I've got a couple of buddies that will reuse them and have not had any issues either so it could just be that the one time I had an issue someone over tightened the bolt.

Darren

88tbirdsport
10-09-2014, 09:44 PM
over the winter I had slid on snow and hit a guardrail. come to find out my trac-lok wasnt working, was only spinning one tire.

Well ended up my rearend was over full and just needed drained a bit and needed the anti slip additive as my brother didnt put it in when he changed it. fixed it right up.

custompunk
10-10-2014, 03:17 AM
If this is the 7.5 rear track lock don't remove the carrier unless you are gonna rebuild the entire rear end. They will not last without a backlash and shim. (I've ate up at least 6 rear carriers).

A hot wrench is your friend. Heat up the pin where the taper bolt retainer is before you try wrenching on those. They are one of the bigger issues. (The 3/8 or 8mm bolt) Don't force it they snap and round easy.

I've also just did a gear oil change on them with friction modifier and it's prolonged the original 30 year old clutches.
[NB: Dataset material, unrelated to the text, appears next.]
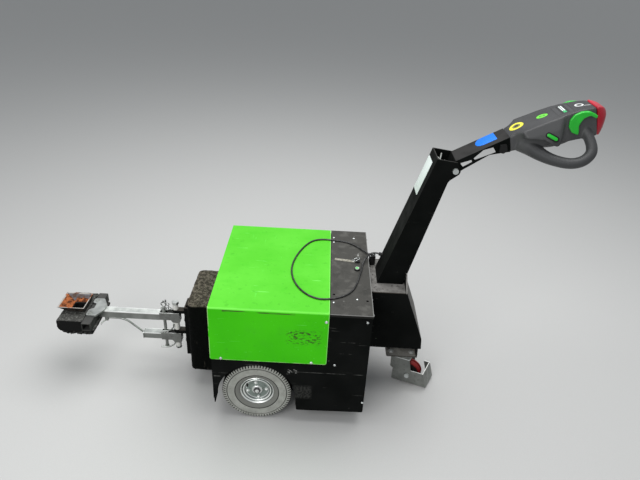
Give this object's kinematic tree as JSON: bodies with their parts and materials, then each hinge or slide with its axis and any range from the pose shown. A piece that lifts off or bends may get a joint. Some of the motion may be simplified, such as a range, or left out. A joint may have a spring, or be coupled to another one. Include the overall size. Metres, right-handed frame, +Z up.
{
  "type": "electric tow tug",
  "caption": "Pedestrian electric tow tug: two drive wheels under a hood, hinged tow arm with catch funnel, castor under a leaning column and a tiller head with grip loops.",
  "frame": {"origin": "centre of the plan outline, at floor level", "axes": "+X from the tow head to the tiller along the mid-plane, +Y to the left of a driver at the tiller who walks ahead looking along +X, +Z up"},
  "size_m": [1.9378, 0.595, 1.2047],
  "materials": {
    "hood_green": "lime green gloss paint, scuffed",
    "body_black": "black satin paint, worn at the edges",
    "zinc": "bright zinc plate, slightly dulled",
    "sleeve_white": "pale plastic spacer tube, a little dirty",
    "rim_steel": "zinc-plated pressed steel",
    "tyre": "black rubber, dusty",
    "pad_rubber": "black rubber, speckled with dirt",
    "rusty_steel": "bare steel with rust",
    "battery_case": "moulded battery case",
    "gearbox": "painted cast housing",
    "moulded_black": "moulded dark grey plastic",
    "lever_green": "green moulded plastic",
    "switch_red": "red moulded plastic",
    "castor_core": "moulded nylon core",
    "castor_red": "dark red elastic rubber",
    "switch_gear": "black moulded plastic with small metal parts",
    "cable": "black rubber sheath"
  },
  "bodies": {
    "chassis": {"side_plate_right": "body_black", "side_plate_left": "body_black", "hood": "hood_green", "top_panel": "body_black", "front_wall": "body_black", "rear_wall": "body_black", "belly_plate": "body_black", "frame_rail_right": "body_black", "frame_rail_left": "body_black", "battery_pack": "battery_case", "transaxle": "gearbox", "drive_motor": "gearbox", "ballast_box": "body_black", "hitch_bracket": "body_black", "hinge_pin": "zinc", "bracket_cheek_right": "body_black", "bracket_cheek_left": "body_black", "bracket_back": "body_black", "bracket_top": "body_black", "bracket_rear": "body_black", "castor_base": "body_black", "column": "body_black", "pivot_bolt": "zinc", "castor_plate": "zinc", "power_button": "switch_gear", "key_switch": "switch_gear", "cable_socket": "switch_gear", "column_gland": "switch_gear", "control_cable": "cable"},
    "wheel_right": {"tyre_right": "tyre", "rim_right": "rim_steel"},
    "wheel_left": {"tyre_left": "tyre", "rim_left": "rim_steel"},
    "tow_arm": {"upper_knuckle": "body_black", "lower_knuckle": "body_black", "main_tube": "zinc", "lower_tube": "zinc", "latch_pin": "zinc", "brace_rod": "zinc", "cross_tube": "zinc", "jaw_plate": "zinc", "rubber_pad": "pad_rubber", "catch_funnel": "rusty_steel", "hinge_sleeves": "sleeve_white", "release_rods": "zinc"},
    "castor_swivel": {"castor_fork": "zinc", "foot_guard": "zinc", "castor_axle": "zinc"},
    "castor_wheel": {"castor_core": "castor_core", "castor_tread": "castor_red"},
    "tiller": {"tiller_arm": "body_black", "tiller_head": "moulded_black", "grip_loop_right": "moulded_black", "grip_loop_left": "moulded_black", "thumb_lever_right": "lever_green", "thumb_lever_left": "lever_green", "belly_switch": "switch_red", "arm_switch_box": "moulded_black"}
  },
  "joints": [
    {"name": "right_wheel_spin", "type": "hinge", "parent": "chassis", "child": "wheel_right", "pos_m": [-0.15525, -0.2415, 0.13], "axis": [0, 1, 0], "continuous": true},
    {"name": "left_wheel_spin", "type": "hinge", "parent": "chassis", "child": "wheel_left", "pos_m": [-0.15525, 0.2415, 0.13], "axis": [0, 1, 0], "continuous": true},
    {"name": "castor_swivel_turn", "type": "hinge", "parent": "chassis", "child": "castor_swivel", "pos_m": [0.403, 0, 0.131], "axis": [0, 0, 1], "continuous": true},
    {"name": "castor_wheel_spin", "type": "hinge", "parent": "castor_swivel", "child": "castor_wheel", "pos_m": [0.45448, -0.01935, 0.05], "axis": [0.3518, 0.9361, 0], "continuous": true},
    {"name": "tiller_pivot", "type": "hinge", "parent": "chassis", "child": "tiller", "pos_m": [0.493, 0, 0.964], "axis": [0, 1, 0], "range_deg": [-50, 40]},
    {"name": "tow_arm_swing", "type": "hinge", "parent": "chassis", "child": "tow_arm", "pos_m": [-0.514, 0, 0.2], "axis": [0, 0, 1], "range_deg": [-70, 70]}
  ]
}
It's like 7oz recommended for the 2 qts of gear oil. I recommend only using like 5 though, that stuff is strong and not to be used wrong. (lesson)

Good luck and good deals.

Boss351 T-Bird
10-10-2014, 06:05 PM
I've never had one break, but I use a 6-point box end wrench and a quick, light rap with a dead blow hammer (element of surprise attack). I think some of the ones that break are from the pin end being a micro-smidgen too long, then they bottom out and end up stress-fracturing under use..... I use a new cross-pin and grind a tad off of the pin end.